Goal: In the records below, work out how many lines hold the word "limits". Report the number alone.

start Listing

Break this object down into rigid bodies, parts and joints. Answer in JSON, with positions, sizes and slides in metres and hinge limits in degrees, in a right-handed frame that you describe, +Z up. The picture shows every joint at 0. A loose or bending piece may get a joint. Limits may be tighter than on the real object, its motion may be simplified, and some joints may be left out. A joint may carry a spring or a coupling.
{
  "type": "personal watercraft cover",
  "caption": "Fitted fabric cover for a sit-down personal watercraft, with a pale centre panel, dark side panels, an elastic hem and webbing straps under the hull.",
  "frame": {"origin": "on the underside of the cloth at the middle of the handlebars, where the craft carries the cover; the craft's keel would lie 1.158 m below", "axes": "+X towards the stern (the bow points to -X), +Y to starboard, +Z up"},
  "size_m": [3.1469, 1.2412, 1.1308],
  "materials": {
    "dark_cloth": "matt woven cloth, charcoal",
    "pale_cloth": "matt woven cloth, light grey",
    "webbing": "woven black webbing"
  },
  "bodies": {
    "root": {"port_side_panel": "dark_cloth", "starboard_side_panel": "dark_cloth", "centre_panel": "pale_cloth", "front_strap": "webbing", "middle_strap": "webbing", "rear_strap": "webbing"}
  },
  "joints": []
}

end Listing
start Listing

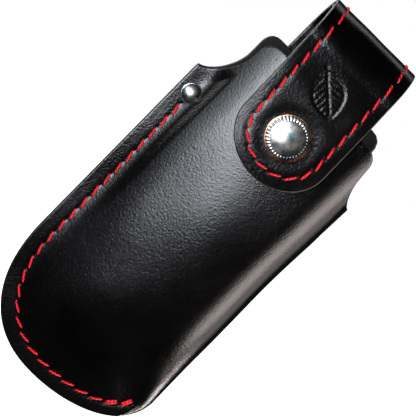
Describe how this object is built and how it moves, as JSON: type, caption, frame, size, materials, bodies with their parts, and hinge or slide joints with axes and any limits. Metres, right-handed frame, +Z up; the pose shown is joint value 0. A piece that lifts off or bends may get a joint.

end Listing
start Listing

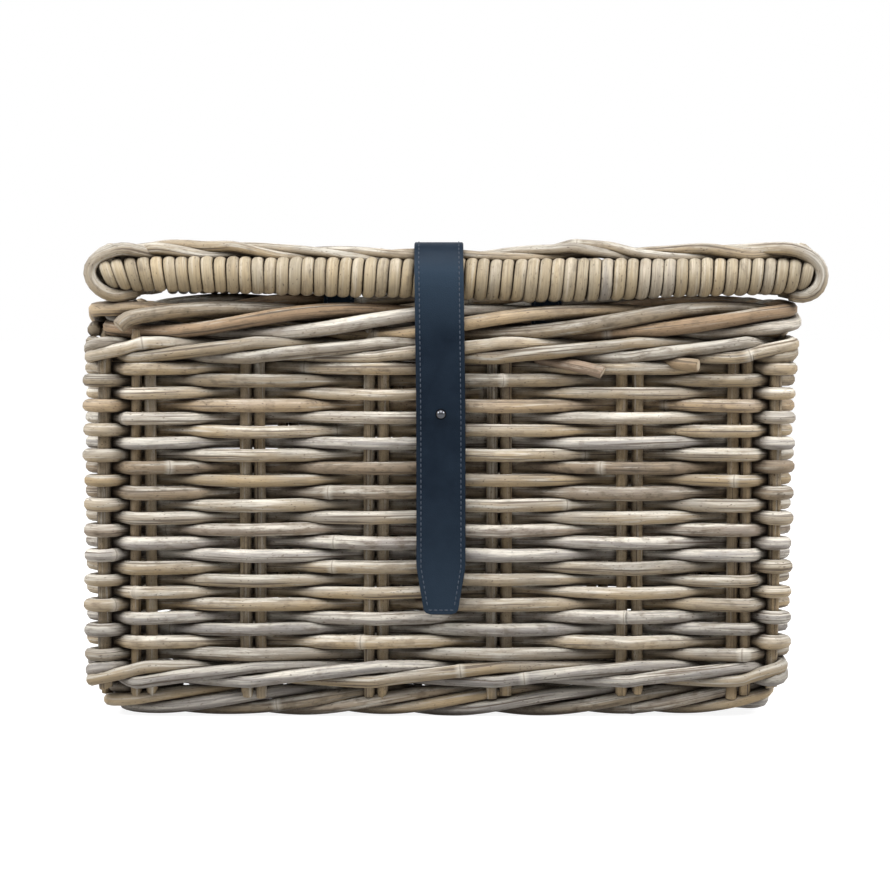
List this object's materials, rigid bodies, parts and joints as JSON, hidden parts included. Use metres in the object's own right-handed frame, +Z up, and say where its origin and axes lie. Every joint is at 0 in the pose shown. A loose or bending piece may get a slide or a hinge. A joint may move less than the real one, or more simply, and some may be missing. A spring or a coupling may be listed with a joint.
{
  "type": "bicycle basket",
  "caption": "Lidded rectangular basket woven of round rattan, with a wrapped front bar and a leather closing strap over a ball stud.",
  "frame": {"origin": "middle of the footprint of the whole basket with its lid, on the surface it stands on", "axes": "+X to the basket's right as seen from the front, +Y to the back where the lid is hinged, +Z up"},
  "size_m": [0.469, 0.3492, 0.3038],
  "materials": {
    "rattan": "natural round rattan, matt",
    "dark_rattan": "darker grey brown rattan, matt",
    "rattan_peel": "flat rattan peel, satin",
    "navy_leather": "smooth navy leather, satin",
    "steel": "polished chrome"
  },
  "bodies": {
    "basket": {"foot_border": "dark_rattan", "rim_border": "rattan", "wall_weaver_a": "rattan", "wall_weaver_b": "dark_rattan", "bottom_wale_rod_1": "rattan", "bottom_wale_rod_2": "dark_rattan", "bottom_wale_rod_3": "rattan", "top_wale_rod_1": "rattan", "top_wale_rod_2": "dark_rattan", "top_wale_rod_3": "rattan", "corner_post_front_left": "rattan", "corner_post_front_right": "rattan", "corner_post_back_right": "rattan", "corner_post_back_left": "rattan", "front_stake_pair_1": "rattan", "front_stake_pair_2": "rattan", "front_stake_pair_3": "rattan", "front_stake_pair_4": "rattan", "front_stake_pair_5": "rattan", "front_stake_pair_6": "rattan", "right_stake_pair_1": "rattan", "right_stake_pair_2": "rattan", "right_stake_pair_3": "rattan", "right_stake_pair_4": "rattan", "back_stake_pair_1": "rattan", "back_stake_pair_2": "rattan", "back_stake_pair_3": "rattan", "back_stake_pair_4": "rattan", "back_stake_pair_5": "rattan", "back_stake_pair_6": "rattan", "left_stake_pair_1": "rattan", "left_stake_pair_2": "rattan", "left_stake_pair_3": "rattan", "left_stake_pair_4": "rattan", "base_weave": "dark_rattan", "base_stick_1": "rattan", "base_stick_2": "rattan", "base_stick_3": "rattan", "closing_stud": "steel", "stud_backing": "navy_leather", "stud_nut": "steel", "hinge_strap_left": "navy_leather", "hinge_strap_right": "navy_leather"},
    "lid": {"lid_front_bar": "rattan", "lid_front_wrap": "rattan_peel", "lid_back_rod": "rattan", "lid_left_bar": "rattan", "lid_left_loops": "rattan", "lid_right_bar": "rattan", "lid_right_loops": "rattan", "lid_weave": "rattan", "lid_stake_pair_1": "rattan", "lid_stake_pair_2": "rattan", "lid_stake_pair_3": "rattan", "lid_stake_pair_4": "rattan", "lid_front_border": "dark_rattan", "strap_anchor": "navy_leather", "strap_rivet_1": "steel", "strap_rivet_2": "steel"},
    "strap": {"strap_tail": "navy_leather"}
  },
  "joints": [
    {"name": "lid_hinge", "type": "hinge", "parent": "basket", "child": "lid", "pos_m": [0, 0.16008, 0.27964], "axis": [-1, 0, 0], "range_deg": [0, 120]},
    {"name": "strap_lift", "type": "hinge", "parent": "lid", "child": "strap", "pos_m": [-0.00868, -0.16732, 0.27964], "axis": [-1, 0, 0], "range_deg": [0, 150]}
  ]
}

end Listing

Response to this task: 2